I was terrified to cross the road.
And no, not because the roads in India are basically holes with a little tar around the edges, or that driving license is given to every other person who appears for the test, but because I feel that everyone seated inside the car ‘will stare’ at me as I cross their vehicle. Yeah, you read it right.
I have had problems with my self-confidence since I was in my diapers. I never took risks, I have never broken any bones, or got a stitch, or even a sprain as far as I remember. Anything fun would be mentally evaluated a thousand times in my head, Would I look like an idiot if the outcome was not the one predicted?Will it attract attention? These questions refrained me from doing anything new.
The first time I dared to go bowling was this year, I’m almost 20 years old. I never let go off the rails when I went ice skating at 18. I used to hate playing games, that had outcomes that made winners or losers. I still switch channels whenever the elimination round is on for any show. Losing made my already low self esteem hit rock-bottom. So did falling, tripping or anything that made me look silly.
There was a time when I used to try to hide my curly-wavy weird hair, be embarrassed about my height-I’m 5’9 in a country where the average height of men are 5’5 and women 5’ . I remember wanting to crawl under a rug when one of my cousins who is a dentist suggested that I undergo a smile surgery to correct my gummy smile, I hadn’t even known it needed correction. When my father seconded that opinion, I was angry at myself. I became overly self conscious, and never took any more pictures of myself, and many precious moments of my life were not captured as a result. I was too thin, my body resembled a toothpick. The comparison ‘flat as a pancake’ was made for me. The problems were endless.

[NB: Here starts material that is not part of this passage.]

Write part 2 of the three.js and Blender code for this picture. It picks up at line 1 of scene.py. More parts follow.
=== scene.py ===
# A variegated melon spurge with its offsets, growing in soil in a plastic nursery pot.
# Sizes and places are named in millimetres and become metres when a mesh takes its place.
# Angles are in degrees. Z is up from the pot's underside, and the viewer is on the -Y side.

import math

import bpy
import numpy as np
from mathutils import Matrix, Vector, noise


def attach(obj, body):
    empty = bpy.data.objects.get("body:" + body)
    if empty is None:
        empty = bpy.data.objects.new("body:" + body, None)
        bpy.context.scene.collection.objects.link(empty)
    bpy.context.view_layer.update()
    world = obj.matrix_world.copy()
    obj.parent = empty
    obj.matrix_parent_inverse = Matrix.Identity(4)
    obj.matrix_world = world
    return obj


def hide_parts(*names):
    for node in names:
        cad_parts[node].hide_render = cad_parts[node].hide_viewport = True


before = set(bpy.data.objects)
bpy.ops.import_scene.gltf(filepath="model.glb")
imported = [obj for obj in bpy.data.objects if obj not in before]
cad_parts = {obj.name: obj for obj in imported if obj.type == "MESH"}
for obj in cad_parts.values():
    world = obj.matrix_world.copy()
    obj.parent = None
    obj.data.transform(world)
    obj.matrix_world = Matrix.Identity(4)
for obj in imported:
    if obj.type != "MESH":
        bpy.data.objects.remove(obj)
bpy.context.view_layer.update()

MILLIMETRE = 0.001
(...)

Everything seemed so hopeless at a point of time. I don’t ever remember having a good hair day, whatever that is. I was surrounded by judgy miserable people, and that was taking a toll on my life without me even realising. Till I woke up.
I put my foot down and got it in my head that only I can change anything I don’t like. I was wasting my life being miserable about things that didn’t matter. I cut toxic relationships, and those that I couldn’t avoid I kept them at an arm’s length. I surrounded myself with positive people. I became positive. I stopped trying to stretch my lips as far as they would go without showing my teeth while posing, and I have got compliments regarding my smile. I’m learning to pout and laugh when I lose games and bets, I still hate eliminations though. I’m learning to frequently look like an idiot, and loved ones tell me I’m a quick learner at that. I learned how to walk into a class ten minutes late with a guilty shrug and without giving a second thought to the inquiring eyes. I’m still one of the tallest in my class of 250 with the exception of a few boys and I’m comfortable with myself. I still resemble a toothpick with pancake features, but I also discovered that I have lovely eyes and good conversation skills and I can live with that. I’m still learning to cross the road, but that’s because I was brought up in Dubai, where everyone deserved their license, and it’s not the same case in the place in India, where I’m currently based and nothing to do with my self-confidence,
And as for my hair, it’s a lost cause. No matter what hair products come to existence it will never be tamed. Just as I hope to be in the future.